Your task is to reproduce word for word the lines running from the line containing "scene.py. More parts follow." to the line containing "socket.default_value = value", inclusive. Nothing else belongs in the answer.
━━━━━━━━
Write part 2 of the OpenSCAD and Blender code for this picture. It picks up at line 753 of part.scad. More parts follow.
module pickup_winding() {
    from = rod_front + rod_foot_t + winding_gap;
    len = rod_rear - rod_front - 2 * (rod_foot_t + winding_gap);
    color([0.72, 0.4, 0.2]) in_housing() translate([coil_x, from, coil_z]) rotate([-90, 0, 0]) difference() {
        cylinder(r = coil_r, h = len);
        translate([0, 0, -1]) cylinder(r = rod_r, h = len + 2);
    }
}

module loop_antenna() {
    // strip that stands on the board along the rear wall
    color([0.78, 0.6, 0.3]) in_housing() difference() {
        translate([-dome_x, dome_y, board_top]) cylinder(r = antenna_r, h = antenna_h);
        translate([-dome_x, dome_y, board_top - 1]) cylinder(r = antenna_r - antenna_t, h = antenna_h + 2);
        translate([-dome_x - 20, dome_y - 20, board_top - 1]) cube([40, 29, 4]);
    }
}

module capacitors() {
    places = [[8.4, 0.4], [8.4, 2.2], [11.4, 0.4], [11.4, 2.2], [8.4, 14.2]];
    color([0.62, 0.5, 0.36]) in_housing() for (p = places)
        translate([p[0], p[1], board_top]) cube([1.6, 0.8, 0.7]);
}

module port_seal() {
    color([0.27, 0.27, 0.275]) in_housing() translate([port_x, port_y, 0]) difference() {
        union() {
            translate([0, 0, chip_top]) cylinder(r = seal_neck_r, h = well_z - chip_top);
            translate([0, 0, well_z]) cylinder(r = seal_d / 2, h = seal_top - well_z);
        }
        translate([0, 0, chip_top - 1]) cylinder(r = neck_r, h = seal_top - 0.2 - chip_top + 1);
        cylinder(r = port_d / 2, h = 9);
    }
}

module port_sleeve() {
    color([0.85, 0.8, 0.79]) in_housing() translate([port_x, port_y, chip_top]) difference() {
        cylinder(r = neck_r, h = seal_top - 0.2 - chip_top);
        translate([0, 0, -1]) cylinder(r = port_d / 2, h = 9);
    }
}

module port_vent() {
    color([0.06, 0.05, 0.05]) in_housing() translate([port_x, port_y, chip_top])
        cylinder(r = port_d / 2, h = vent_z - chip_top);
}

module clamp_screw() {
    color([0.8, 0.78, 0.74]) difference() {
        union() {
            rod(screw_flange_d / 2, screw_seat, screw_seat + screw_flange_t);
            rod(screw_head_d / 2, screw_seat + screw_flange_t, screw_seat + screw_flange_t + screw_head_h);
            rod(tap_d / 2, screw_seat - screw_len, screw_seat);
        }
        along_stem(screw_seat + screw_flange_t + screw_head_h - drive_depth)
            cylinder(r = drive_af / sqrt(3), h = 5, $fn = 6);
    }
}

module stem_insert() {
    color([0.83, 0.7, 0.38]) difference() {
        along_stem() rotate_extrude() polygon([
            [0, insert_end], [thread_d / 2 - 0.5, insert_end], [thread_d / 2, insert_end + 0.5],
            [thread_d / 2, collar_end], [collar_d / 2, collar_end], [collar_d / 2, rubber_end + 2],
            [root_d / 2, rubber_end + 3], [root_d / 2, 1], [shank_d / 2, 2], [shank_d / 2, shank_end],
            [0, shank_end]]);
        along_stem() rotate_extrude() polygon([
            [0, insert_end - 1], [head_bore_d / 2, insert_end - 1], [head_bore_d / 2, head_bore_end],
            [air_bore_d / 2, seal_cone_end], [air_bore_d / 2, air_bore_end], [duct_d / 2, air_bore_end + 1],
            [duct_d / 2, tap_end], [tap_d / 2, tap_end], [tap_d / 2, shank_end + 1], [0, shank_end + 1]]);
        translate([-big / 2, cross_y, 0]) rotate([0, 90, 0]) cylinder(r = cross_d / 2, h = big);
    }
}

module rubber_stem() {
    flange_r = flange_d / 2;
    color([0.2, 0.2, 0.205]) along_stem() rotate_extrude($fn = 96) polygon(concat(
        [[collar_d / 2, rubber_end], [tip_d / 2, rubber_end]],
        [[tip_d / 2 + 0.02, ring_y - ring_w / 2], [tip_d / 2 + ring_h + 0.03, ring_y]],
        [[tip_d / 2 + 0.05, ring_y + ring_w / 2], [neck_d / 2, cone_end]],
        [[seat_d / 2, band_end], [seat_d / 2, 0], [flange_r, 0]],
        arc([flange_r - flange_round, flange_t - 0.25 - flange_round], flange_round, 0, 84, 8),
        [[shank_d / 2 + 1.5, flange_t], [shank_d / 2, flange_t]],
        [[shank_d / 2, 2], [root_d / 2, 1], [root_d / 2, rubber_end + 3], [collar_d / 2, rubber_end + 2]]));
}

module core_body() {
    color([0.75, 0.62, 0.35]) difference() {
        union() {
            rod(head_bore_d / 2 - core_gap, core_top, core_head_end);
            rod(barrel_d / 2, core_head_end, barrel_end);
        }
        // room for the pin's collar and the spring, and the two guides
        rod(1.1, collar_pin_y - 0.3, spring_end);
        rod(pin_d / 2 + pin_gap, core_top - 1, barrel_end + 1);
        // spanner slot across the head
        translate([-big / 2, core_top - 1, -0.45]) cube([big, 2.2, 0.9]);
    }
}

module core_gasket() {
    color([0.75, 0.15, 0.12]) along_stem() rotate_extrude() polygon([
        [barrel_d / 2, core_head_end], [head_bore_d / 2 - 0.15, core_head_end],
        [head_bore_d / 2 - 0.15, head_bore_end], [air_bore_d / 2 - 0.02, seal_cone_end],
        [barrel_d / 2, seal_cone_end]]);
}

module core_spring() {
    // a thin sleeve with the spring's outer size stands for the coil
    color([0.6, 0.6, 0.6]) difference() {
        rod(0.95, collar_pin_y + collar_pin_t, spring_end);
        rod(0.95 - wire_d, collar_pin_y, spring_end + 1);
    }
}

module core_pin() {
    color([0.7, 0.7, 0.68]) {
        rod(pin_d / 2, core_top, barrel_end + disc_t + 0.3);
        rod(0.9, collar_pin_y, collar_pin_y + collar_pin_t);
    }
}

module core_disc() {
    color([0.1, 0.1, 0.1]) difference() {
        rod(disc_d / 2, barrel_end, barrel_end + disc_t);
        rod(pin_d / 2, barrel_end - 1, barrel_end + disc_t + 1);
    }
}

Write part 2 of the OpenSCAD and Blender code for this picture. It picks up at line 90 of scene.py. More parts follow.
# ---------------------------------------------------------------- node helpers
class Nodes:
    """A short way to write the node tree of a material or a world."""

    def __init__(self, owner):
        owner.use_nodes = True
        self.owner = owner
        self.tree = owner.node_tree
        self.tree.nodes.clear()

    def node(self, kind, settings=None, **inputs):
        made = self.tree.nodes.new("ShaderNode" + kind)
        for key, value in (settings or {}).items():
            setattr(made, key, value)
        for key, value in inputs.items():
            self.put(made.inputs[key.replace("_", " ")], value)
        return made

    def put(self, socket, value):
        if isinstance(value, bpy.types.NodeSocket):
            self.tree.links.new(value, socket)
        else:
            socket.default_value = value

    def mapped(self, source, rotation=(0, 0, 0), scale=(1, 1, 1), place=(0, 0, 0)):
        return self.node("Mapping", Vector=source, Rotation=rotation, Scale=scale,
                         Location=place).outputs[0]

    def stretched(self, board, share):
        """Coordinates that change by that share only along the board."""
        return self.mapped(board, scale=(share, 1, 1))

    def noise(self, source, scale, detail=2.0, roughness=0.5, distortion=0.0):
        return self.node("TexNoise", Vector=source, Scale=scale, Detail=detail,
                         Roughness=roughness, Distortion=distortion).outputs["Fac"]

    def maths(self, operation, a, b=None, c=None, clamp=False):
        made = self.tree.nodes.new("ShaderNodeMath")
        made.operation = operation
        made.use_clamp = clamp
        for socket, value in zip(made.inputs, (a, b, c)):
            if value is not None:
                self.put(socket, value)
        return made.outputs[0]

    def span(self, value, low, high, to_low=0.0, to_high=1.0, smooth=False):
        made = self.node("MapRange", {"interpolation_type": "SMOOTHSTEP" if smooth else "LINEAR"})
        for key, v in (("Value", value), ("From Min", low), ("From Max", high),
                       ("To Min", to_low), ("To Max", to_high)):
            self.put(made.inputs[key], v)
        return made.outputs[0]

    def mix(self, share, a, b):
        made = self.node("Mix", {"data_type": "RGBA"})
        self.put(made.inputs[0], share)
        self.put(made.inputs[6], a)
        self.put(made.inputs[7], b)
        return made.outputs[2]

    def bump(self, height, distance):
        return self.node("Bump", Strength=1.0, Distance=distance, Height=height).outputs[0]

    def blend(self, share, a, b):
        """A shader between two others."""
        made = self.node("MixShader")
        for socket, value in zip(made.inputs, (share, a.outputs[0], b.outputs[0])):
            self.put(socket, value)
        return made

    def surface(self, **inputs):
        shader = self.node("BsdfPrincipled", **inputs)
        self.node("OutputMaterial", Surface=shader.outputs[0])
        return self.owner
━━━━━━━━
EXERCISE RESULT:
Write part 2 of the OpenSCAD and Blender code for this picture. It picks up at line 90 of scene.py. More parts follow.
# ---------------------------------------------------------------- node helpers
class Nodes:
    """A short way to write the node tree of a material or a world."""

    def __init__(self, owner):
        owner.use_nodes = True
        self.owner = owner
        self.tree = owner.node_tree
        self.tree.nodes.clear()

    def node(self, kind, settings=None, **inputs):
        made = self.tree.nodes.new("ShaderNode" + kind)
        for key, value in (settings or {}).items():
            setattr(made, key, value)
        for key, value in inputs.items():
            self.put(made.inputs[key.replace("_", " ")], value)
        return made

    def put(self, socket, value):
        if isinstance(value, bpy.types.NodeSocket):
            self.tree.links.new(value, socket)
        else:
            socket.default_value = value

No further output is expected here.